52. (3) The West Germans cannot, in the interests of our national security, remain sole arbiters of their destiny. They must, therefore, be integrated in a Western community or an Atlantic community. The only other alternative is to abandon West Germany to the USSR.

53. (4) The rate of progress toward integrating West Germany and Western Europe is too slow in view of (a) Russian pressures and (b) the necessity of correcting the present situation while we remain in Germany as an effective occupation power. The task is harder by reason of the security psychosis engendered by the specter of a revitalized Germany, the lack of a sense of urgency and unity of purpose among the Western Powers, and the fact that the approach to European integration has been primarily economic, rather than political (including politico-military). Failure to correct the situation encourages the Germans to exploit the differences between the Allies and to play off East against West.

54. (5) The frustration of Soviet objectives vis-à-vis West Germany depends on the development of our policy in a manner which will persuade the Germans that integration with the West will afford them ample outlets for their energies, ambitions, and production, as well as protection from Soviet encroachments. This will require our obtaining a wider acceptance among Germans of the values and benefits of their breaking with the East. Such can only be achieved through mutual interest and confidence.

55. (6) The required reorientation probably cannot be accomplished unless, under the leadership of the United States, the West Germans are convinced of the West’s ability and determination (a) to defend them against the Russians, (b) to see them through their economic and social problems, (c) to assist them in the reunification of their country, and (d) to treat them as responsible equals.

56. (7) The frustration of Soviet objectives vis-à-vis East Germany will perhaps best be accomplished through the creation of a situation of fact which confronts the Soviets with a politically and economically [Page 653] viable Federal Republic, Western-oriented, and capable of exerting stronger attractions to the East Germans than the GDR is capable of exerting contrary-wise. In the attainment of this situation of fact, the United States would achieve its major objectives vis-à-vis West Germany and the elimination of those conditions in West Germany, principally economic and social, which offer opportunities for Soviet exploitation.

57. (8) The rate of progress toward creating this situation of fact has been too slow for the same reasons cited in paragraph 53, above.

58. (9) We cannot hope to retard the Sovietization of East Germany if we lose the psychological support of the West Germans.

59. (10) The institution of steps to overcome the doubts of the West Germans, and to win a greater measure of their psychological support, is necessary to lead West Germany into a Western community of nations and to frustrate over-all Soviet objectives in Germany.

60. (11) The initiation of steps intended to rectify the situation, accelerate Germany’s adherence to the West, and form the basis for frustrating Soviet objectives in East Germany must be performed on a tripartite basis and will require the assumption of substantial risks as well as considerable financial aid in addition to that now envisaged.

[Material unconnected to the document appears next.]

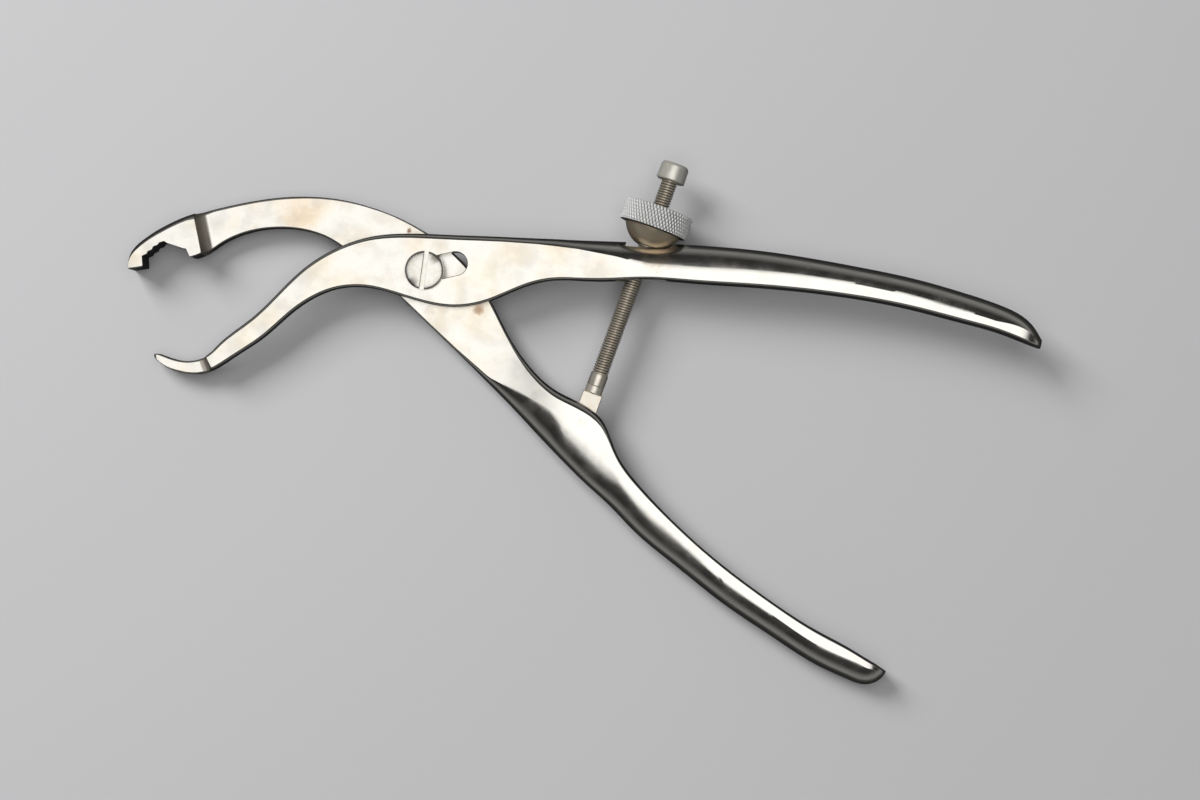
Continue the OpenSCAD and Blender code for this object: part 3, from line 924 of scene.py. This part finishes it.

61. (12) Our long-range interests will best be served by now recognizing that we could not negotiate with the USSR an acceptable German peace treaty. This suggests that in attaining our objectives in Germany we should not be deterred from taking steps which may delay or preclude quadripartite consideration of the German problem.

[Here follow parts II–IV dealing with PEPCO’s terms of reference, the outline of its program, and suggested modes of implementation.]

  1. The source text was sent as an enclosure to despatch 196, July 20, from Frankfort, not printed (611.62/7–2050), which indicated that it had been prepared early in April by Foreign Service Officer Henry C. Ramsey and later revised. The paper had been approved by McCloy, Taylor, all the members of PEPCO, Edward Page, the Director of the Berlin Element, and George A. Morgan, the Director of the Eastern Element of HICOG in Berlin. In airgram 561, August 25, to Frankfort, not printed, the Department of State inter alia expressed its general agreement with the statement of United States and Soviet objectives in Germany and the analysis of Soviet tactics for 1950 as outlined in Part I of the paper. (611.62/7–2050)
  2. For the text of the United States High Commissioner’s policy directive, see Foreign Relations, 1949, vol. iii, p. 319.
  3. The Foreign Ministers’ Conference at London and its announced results have, temporarily at least, inaugurated an era of good-feeling in these respects (16 May 1950). [Footnote in the source text.]
  4. For documentation on the Deutschlandtreffen, see pp. 818 ff.
  5. For the text of the Warsaw declaration of the Foreign Ministers of the Soviet Union, Albania, Bulgaria, Czechoslovakia, Hungary, Poland, Romania, and Yugoslavia, dated June 24, 1948, see Beate Ruhm von Oppen, ed., Documents on Germany Under Occupation, 1945–1954, (London, Oxford University Press, 1955), pp. 300 ff.
  6. Such was actually proposed by authority of the Soviet Control Commission under date of 8 May 1950 and rejected by the West Berlin City Assembly and the Western Commandants under the dates, respectively, of 1 June and 10 June 50. [Footnote in the source text. For further documentation on all-Berlin elections, see pp. 818 ff.]
  7. It would now appear that the Conference of Foreign Ministers at London laid the basis for removal of many of the fears enumerated in these assumptions, but the problems remain basic pending their solution through implementation of the London pronouncements. [Footnote in the source text.]